Taken together, these narratives form what I’m proposing to call the bootstrap theory of neighborhood development. It’s a narrative in which the primary or even only reason an urban neighborhood can be “good” is through the efforts and expenditures of a very particular urban middle class, working against interference from competitors and government. In its stress on individual (well, communal, but individual relative to the rest of the city) effort and stress on self-preservation, this narrative has obvious parallels to American conservatism’s narrative of “pulling yourself up by your bootstraps.” My labeling of this theory owes a lot to Daniel Kay Hertz’s framing of the narrative of immaculate conception of neighborhood origins; one might say that they are two parts of the same overarching narrative, occupying different time spans.
So what’s the problem? I’ve said multiple times that I think much of the bootstrap theory is valid in historic context. Well…let’s look at outcomes. Middle-class protectionism has certainly preserved a few “good” urban neighborhoods in a time of need. But it has also resulted in some outcomes that would seem to betray the theoretically liberal values of most middle-class urban residents.
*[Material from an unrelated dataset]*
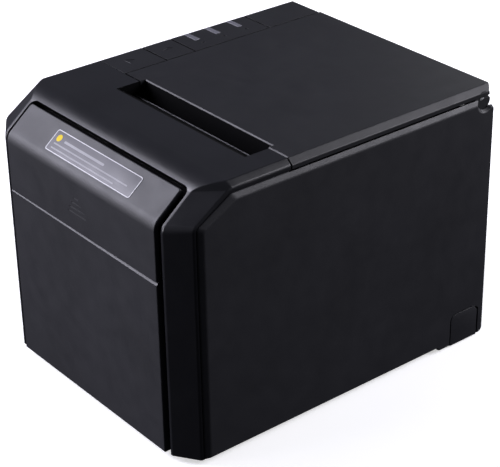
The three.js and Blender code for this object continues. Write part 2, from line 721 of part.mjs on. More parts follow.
// ---------------------------------------------------------------- cutter
function makeCutter() {
  const bladeX = [PAPER_CENTRE_X - 43, PAPER_CENTRE_X + 43];
  const pinionRadius = 6;
  const rackX = CUTTER_AXIS_X - pinionRadius;
  const tail = [[rackX - 12, -36], [rackX - 12, -62], [rackX - 1.2, -62]];
  const pitch = 3.1416;
  for (let i = 0; i < 8; i += 1) {
    const y = CUTTER_AXIS_Y - 7.85 + i * pitch;
    tail.push([rackX - 1.2, y + 0.45], [rackX + 0.8, y + 1.2]);
    tail.push([rackX + 0.8, y + 1.94], [rackX - 1.2, y + 2.7]);
  }
  const edge = [[rackX - 1.2, -36], [bladeX[1], -36], [bladeX[1], -29.2]];
  const dip = [PAPER_CENTRE_X, -32];
  const outlinePoints = [...tail, ...edge, dip, [bladeX[0], -29.2], [bladeX[0], -36]];
  addPart("cutter_blade", slabZ(outlinePoints, [BLADE_Z, BLADE_Z + 0.8]), springSteel);

  const teeth = 12;
  const step = 360 / teeth;
  const wheelPoints = [];
  for (let i = 0; i < teeth; i += 1) {
    const middle = (i + 0.5) * step;
    [[4.8, -0.3], [6.8, -0.1], [6.8, 0.1], [4.8, 0.3]].forEach(([radius, share]) => {
      const angle = middle + share * step;
      wheelPoints.push(arc([CUTTER_AXIS_X, CUTTER_AXIS_Y], radius, angle, angle, 1)[0]);
    });
  }
  const pinion = slabZ(wheelPoints, [BLADE_Z - 0.2, BLADE_Z + 1]);
  const spindle = rod("z", 1.8, [99, BLADE_Z + 1], [CUTTER_AXIS_X, CUTTER_AXIS_Y], 16);
  addPart("cutter_pinion", pinion.add(spindle), springSteel);
  const rim = [];
  const knurls = 24;
  for (let i = 0; i < knurls; i += 1) {
    const angle = (i * 360) / knurls;
    rim.push(arc([CUTTER_AXIS_X, CUTTER_AXIS_Y], 12, angle, angle, 1)[0]);
    rim.push(arc([CUTTER_AXIS_X, CUTTER_AXIS_Y], 11.2, angle + 7.5, angle + 7.5, 1)[0]);
  }
  const wheel = slabZ(rim, [100.5, 105.5])
    .subtract(rod("z", 1.85, [99, 107], [CUTTER_AXIS_X, CUTTER_AXIS_Y], 16));
  addPart("cutter_release_wheel", wheel, wheelGreen);

  const tray = block([-36.4, 56.4], [-63, -31.5], [114.4, 116.2]);
  const spindleHole = rod("z", 2.2, [110, 120], [CUTTER_AXIS_X, CUTTER_AXIS_Y], 20);
  const rails = [[-36.4, -34], [54, 56.4]].map((x) => block(x, [-63, -31.5], [116, 118.4]));
  const skirt = block([-36.4, 56.4], [-63, -61.5], [108, 115]);
  addPart("cutter_frame", join([tray, ...rails, skirt]).subtract(spindleHole), sheetSteel);
  const motorBox = block([32, 50], [-60, -42], [94, 114]);
  addPart("cutter_motor", motorBox.subtract(block([35, 47], [-57, -45], [93, 96])), motorSteel);
}

// ---------------------------------------------------------------- latch
function latchHook(x, withArm) {
  const hubRadius = 4.4;
  const centre = [LATCH_Y, LATCH_Z];
  const hook = slabX([
    [-24.2, 103],
    [-22.5, 89],
    [-17, 89],
    [-17, 95],
    [-21.6, 103],
    [-21.6, 111.4],
    [-17.4, 111.4],
    [-17.4, 114],
    [-24.2, 114],
  ], x);
  const parts = [rod("x", hubRadius, x, centre, 24), hook];
  if (withArm) {
    parts.push(rod("x", hubRadius, [LATCH_ARM_X[0], x[0] + 0.5], centre, 24));
    parts.push(block(LATCH_ARM_X, [-28.6, LATCH_Y], [LATCH_Z - 3, LATCH_Z + 2.4]));
  }
  const bore = rod("x", LATCH_SHAFT_RADIUS + 0.02, [-56, 66], centre, 20);
  return join(parts).subtract(bore);
}

function makeLatch() {
  const shaft = rod("x", LATCH_SHAFT_RADIUS - 0.02, [-55, 62.5], [LATCH_Y, LATCH_Z], 20);
  addPart("latch_shaft", shaft, springSteel);
  addPart("latch_lever_left", latchHook([-47.2, -45.4], true), innerPlastic);
  addPart("latch_hook_right", latchHook([59.6, 61.4], false), innerPlastic);
}

// ---------------------------------------------------------------- inner case
function hingePost(x) {
  const centre = [HINGE_Y, HINGE_Z];
  const half = 3.7;
  const foot = 80;
  const head = rod("x", half, x, centre, 24);
  const post = block(x, [HINGE_Y - half, HINGE_Y + half], [foot, HINGE_Z]);
  const web = block(x, [HINGE_Y - half, REAR - 2.5], [foot, 113]);
  const onRight = x[0] > 0;
  const boreX = onRight ? [x[0] + 0.2, x[1] + 1] : [x[0] - 1, x[1] - 0.2];
  return join([head, post, web]).subtract(rod("x", PIN_RADIUS + 0.1, boreX, centre, 20));
}

function makeCase() {
  const wallX = [66.2, 68];
  const rearY = [REAR - 2.6, REAR - 0.2];
  const rearTop = 114.2;
  const sides = [wallX, [-wallX[1], -wallX[0]]].map((x) => (
    block(x, [-65, REAR - 2.5], [BASE_TOP_Z + 0.3, 122])
  ));
  const rear = block([-70, 70], rearY, [PORT_BAY_TOP, rearTop]);
  // the rear wall reaches up under the fixed control strip, but stops below the lid
  const corner = slabY([
    [-70, rearTop - 1],
    [STRIP_EDGE_X - 0.3, rearTop - 1],
    [STRIP_EDGE_X - 0.3, HEIGHT - 2.5],
    [-66.5, HEIGHT - 2.5],
    [-69, 124.8],
    [-70, 124.8],
  ], rearY);
  const bayRoof = block([-68, 68], [PORT_PLATE_Y + 1.6, REAR - 0.4], [PORT_BAY_TOP, PORT_BAY_TOP + 2]);
  const shelf = block([-67, 67], [-65, -12], [FRAME_FLOOR_Z - 2.1, FRAME_FLOOR_Z - 0.1]);
  const ledges = [[64.2, 67], [-67, -64.2]].map((x) => block(x, [-6, 78], [DECK_Z - 2.1, DECK_Z - 0.1]));
  const posts = [hingePost([62.4, 66.4]), hingePost([-43.2, -39.2])];
  const bracket = block([-67, -39.2], [REAR - 8, REAR - 2.5], [80, 112]);
  const body = join([...sides, ...ledges, rear, corner, bayRoof, shelf, ...posts, bracket]);
  addPart("case_body", body, innerPlastic);
}

function makeBase() {
  const rear = REAR - 0.4;
  const front = -73.5;
  const floor = join([
    block([-67.8, 67.8], [front, rear], [FOOT_HEIGHT, 4.8]),
    block([-52.4, 52.4], [FRONT + FACE_THICKNESS + 0.4, front + 1], [2.8, 4.8]),
  ]);
  const walls = [[65.8, 67.8], [-67.8, -65.8]].map((x) => block(x, [front, rear], [4, BASE_TOP_Z]));
  const frontWall = block([-67.8, 67.8], [front, front + 2], [4, BASE_TOP_Z]);
  const bosses = BOARD_BOSSES.map((place) => (
    tubeAlong("z", 3, SCREW_RADIUS + 0.1, [4.7, BOARD_Z - 0.1], place, 16)
  ));
  const cableExit = block([60, 75], [67.25, 85.15], [4.8, 17.8]);
  addPart("base_tray", join([floor, ...walls, frontWall, ...bosses]).subtract(cableExit), innerPlastic);
}

function makePaperBucket() {
  const wall = 2;
  const x = [PAPER_CENTRE_X - 46, PAPER_CENTRE_X + 46];
  const innerX = [x[0] + wall, x[1] - wall];
  const centre = [BAY_Y, BAY_Z];
  const outerRadius = BAY_RADIUS + wall;
  const top = DECK_Z + wall;
  const drum = rod("x", outerRadius, x, centre, 48);
  const hollow = rod("x", BAY_RADIUS, innerX, centre, 48);
  const upper = block(x, [BAY_Y - outerRadius, BAY_Y + outerRadius], [BAY_Z, top]);
  const upperHollow = block(innerX, [BAY_Y - BAY_RADIUS, BAY_Y + BAY_RADIUS], [BAY_Z, HEIGHT]);
  const above = block([x[0] - 1, x[1] + 1], [BAY_Y - 60, BAY_Y + 60], [top, HEIGHT]);
  const deck = block([-66, 66], [-5, 77], [DECK_Z, top]);
  return cut(join([drum, upper, deck]), [above, hollow, upperHollow]);
}

function makeElectronics() {
  const boardTop = BOARD_Z + BOARD_THICKNESS;
  const board = block([-62, 62], [-58, 60.8], [BOARD_Z, boardTop]);
  const holes = BOARD_BOSSES.map((place) => (
    rod("z", SCREW_RADIUS + 0.4, [BOARD_Z - 1, boardTop + 1], place, 16)
  ));
  addPart("main_board", cut(board, holes), boardGreen);
  addPart("paper_end_sensor", block([-40.6, -36.5], [20, 30], [50, 58]), innerPlastic);
}

// ---------------------------------------------------------------- connectors
const PORT_LOW_Z = 13.8;
const PORTS = [
  { name: "dc_jack", x: -50, width: 14, high: 27, mouth: [8.4, 8.4], round: true, moulded: true },
  { name: "serial_port", x: -22, width: 32, high: 26, mouth: [18, 8.4] },
  { name: "usb_port", x: 4.5, width: 12, high: 25, mouth: [8.4, 7.6] },
  { name: "ethernet_port", x: 24, width: 16, high: 27.5, mouth: [11.8, 8] },
  { name: "drawer_port", x: 44, width: 13.5, high: 26.5, mouth: [10, 7.4], moulded: true },
];
const SWITCH_X = 58;
const SWITCH_Z = 21.9;
const SWITCH_HALF = [5, 8.1];

function makeRearPlate() {
  const throughY = [PORT_PLATE_Y - 1, PORT_PLATE_Y + 2];
  const plate = block([-65.5, 65.5], [PORT_PLATE_Y, PORT_PLATE_Y + 1.2], [5.1, PORT_BAY_TOP - 0.6]);
  const windows = PORTS.map((port) => {
    const half = port.width / 2 + GAP;
    return block([port.x - half, port.x + half], throughY, [PORT_LOW_Z - GAP, port.high + GAP]);
  });
  windows.push(block(
    [SWITCH_X - SWITCH_HALF[0] - GAP, SWITCH_X + SWITCH_HALF[0] + GAP],
    throughY,
    [SWITCH_Z - SWITCH_HALF[1] - GAP, SWITCH_Z + SWITCH_HALF[1] + GAP],
  ));
  addPart("rear_plate", cut(plate, windows), sheetSteel);
}

function makePorts() {
  const mouthY = [PORT_PLATE_Y - 7, PORT_PLATE_Y + 5];
  PORTS.forEach((port) => {
    const bodyX = [port.x - port.width / 2, port.x + port.width / 2];
    const body = block(bodyX, [48, PORT_PLATE_Y + 3], [PORT_LOW_Z, port.high]);
    const middleZ = (PORT_LOW_Z + port.high) / 2;
    const [halfX, halfZ] = port.mouth.map((size) => size / 2);
    const mouth = port.round
      ? rod("y", halfX, mouthY, [port.x, middleZ], 24)
      : block([port.x - halfX, port.x + halfX], mouthY, [middleZ - halfZ, middleZ + halfZ]);
    addPart(port.name, body.subtract(mouth), port.moulded ? innerPlastic : sheetSteel);
  });
}

function makePowerSwitch() {
  const [halfX, halfZ] = SWITCH_HALF;
  const x = [SWITCH_X - halfX, SWITCH_X + halfX];
  const body = block(x, [50, PORT_PLATE_Y + 2.4], [SWITCH_Z - halfZ, SWITCH_Z + halfZ]);
  const well = block([x[0] + 1.4, x[1] - 1.4], [PORT_PLATE_Y - 7, PORT_PLATE_Y + 5],
    [SWITCH_Z - halfZ + 1.8, SWITCH_Z + halfZ - 1.8]);
  addPart("power_switch_frame", body.subtract(well), innerPlastic);
  const tilt = THREE.MathUtils.degToRad(8);
  const section = [[-2.6, -5.4], [0, -5.7], [3.2, -5.2], [2.4, 0], [3.2, 5.2], [0, 5.7], [-2.6, 5.4]];
  const tilted = section.map(([y, z]) => [
    y * Math.cos(tilt) - z * Math.sin(tilt) + PORT_PLATE_Y + 0.6,
    y * Math.sin(tilt) + z * Math.cos(tilt) + SWITCH_Z,
  ]);
  addPart("power_rocker", slabX(tilted, [x[0] + 1.8, x[1] - 1.8]), satinPlastic);
}

// ---------------------------------------------------------------- side cable exit
// door outline of (y, z) points, grown by a clearance
function cableDoorLine(grow, lowZ) {
  const [front, rear, top] = [67.6 - grow, 84.8 + grow, 17.4 + grow];
  return roundedPath([[front, lowZ], [front, top], [rear, top], [rear, lowZ]], [3, 1], [4, 2]).reverse();
}

function cableCover() {
  return slabX(cableDoorLine(0, 0.9), [BODY_HALF - 0.5, HALF_WIDTH - 0.15]);
}

function makeCasing() {
  addPart("front_hood", makeHood(), satinPlastic);
  addPart("lower_front_panel", lowerFrontPanel(), blackPlastic);
  addPart("cutter_cover", cutterCover(), blackPlastic);
  addPart("cover_label", coverLabel(), labelFilm);
  const exitHole = slabX(cableDoorLine(0.35, -1), [BODY_HALF - 3, HALF_WIDTH + 1]);
  addPart("side_panel_right", sidePanel(true).subtract(exitHole), blackPlastic);
  addPart("side_panel_left", mirrored(sidePanel(false)), blackPlastic);
  addPart("cable_cover", cableCover(), blackPlastic);
}

function makeFeet() {
  [[-56, -62], [56, -62], [-56, 72], [56, 72]].forEach((place, i) => {
    addPart(`foot_${i + 1}`, rod("z", 7, [0, FOOT_HEIGHT], place, 28), blackRubber);
  });
}

makeCasing();
makeControlStrip();
makeLid();
makeLidInside();
makeHingePins();
makeFeedDrive();
makePlaten();
makeMechanism();
addPart("tear_bar", tearBar(), springSteel);
makeCutter();
makeLatch();
makeCase();
makeBase();
addPart("paper_bucket", makePaperBucket(), innerPlastic);
makeElectronics();
makeRearPlate();
makePorts();
makePowerSwitch();
makeFeet();

export default printer;
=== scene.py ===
import math

import bmesh
import bpy
from mathutils import Matrix, Vector


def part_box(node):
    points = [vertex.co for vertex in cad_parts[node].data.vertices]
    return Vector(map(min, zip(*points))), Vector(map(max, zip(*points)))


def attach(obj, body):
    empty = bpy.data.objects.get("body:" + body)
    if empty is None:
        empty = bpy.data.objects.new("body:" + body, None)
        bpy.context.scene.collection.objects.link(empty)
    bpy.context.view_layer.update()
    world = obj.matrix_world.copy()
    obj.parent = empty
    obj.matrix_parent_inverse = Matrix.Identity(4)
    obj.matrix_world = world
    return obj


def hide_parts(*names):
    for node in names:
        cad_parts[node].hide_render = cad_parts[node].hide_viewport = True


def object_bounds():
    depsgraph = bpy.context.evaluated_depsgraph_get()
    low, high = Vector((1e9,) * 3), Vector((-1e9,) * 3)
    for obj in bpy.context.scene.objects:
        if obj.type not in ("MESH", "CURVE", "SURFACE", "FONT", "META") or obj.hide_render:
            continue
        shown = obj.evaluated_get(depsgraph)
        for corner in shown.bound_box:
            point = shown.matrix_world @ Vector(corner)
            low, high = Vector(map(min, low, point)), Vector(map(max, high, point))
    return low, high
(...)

- Osman documents that as early as 1973, only 14% of Brooklyn Heights Association parents were sending their children to public schools. (p. 155) The progressive value of integration vs. the sometimes depressing realities of urban school districts is something that many middle-class parents struggle with, generally in my experience in good faith.
- Historical validity of a plan of political action is just that, historical; and the bootstrap theory has had a notably difficult time adjusting to the reality that in the 21st century many cities are again approaching or exceeding normalcy in the housing market after decades of disinvestment and suppression. Coupled with policies still intended to protect the “good” neighborhoods, this renewed demand has seen housing prices skyrocket, resulting in an exclusive city.
- The bootstrap narrative frames homeownership in a “middle cityscape” as almost public-spirited, and homeowners as bulwarks against chaos. Again, that may have been true in many areas until recently—but the restoration of relative normalcy to urban housing markets has once again revealed what was true before suburbanization: that ownership of a single-family home in a close-in urban neighborhood is inherently a luxury good. Homeownership does lend more stability to a neighborhood—but it is also entrepreneurial and a profit-making enterprise. The bootstrap narrative tends to elide that dual reality.
I began this piece by saying that my own experience of the city is very, very different from the middle-aged, middle-class homeowners who seem to be the most common proponents of the bootstrap theory. Like many of these people, I hold more or less liberal social and economic views. But my experience and indeed terror of urban space is very, very different. I am terrified that I won’t be able to afford to live in many cities in the US—largely because of the same policies pushed by many neighborhood bootstrappers in light of their own terrors. Where many neighborhood bootstrappers look at the city and feel fear, I see confidence, growth, and opportunity.
I don’t know how to convince neighborhood bootstrappers that their conception of neighborhood development is outdated. I could point out that the bootstrap theory is much more closely related to suburban narratives of urbanization and really de-urbanization than to 21st-century urbanism and creates a self-congratulatory framework that substitutes for structural thinking. I could talk about how it adopts some of the less savory aspects of Jane Jacobs’ work—her “eyes on the street” stress on constant surveillance–but not others, such as her quasi-libertarian willingness to experiment with urban economies and land use (which, granted, Jacobs herself was inconsistent about). But those are attacks—and I’m not sure they’d work well with people who feel they’ve spent their entire adult lives defending a fragile neighborhood from attack by both other urban residents and government.
So will we just have to wait for people with new experiences to take over? The stereotype that people grow less flexible as they get older seems mostly born out on this measure. And the urban middle class exerts a disproportionate political pull in cities, so it’s unlikely that government could be the best change agent. If the bootstrap narrative validates self-preservation, perhaps we could leverage that; after all, the homeowning middle class is now freezing its own children out of cities, so perhaps they’d be persuaded by arguments about future affordability for their own offspring. Is there a way to induce the people who gave cities life during the anti-urban century, but are now unintentionally squeezing that same life out of them, to play a more constructive role in planning and policy? In many of our cities, that’s the challenge of the 21st century.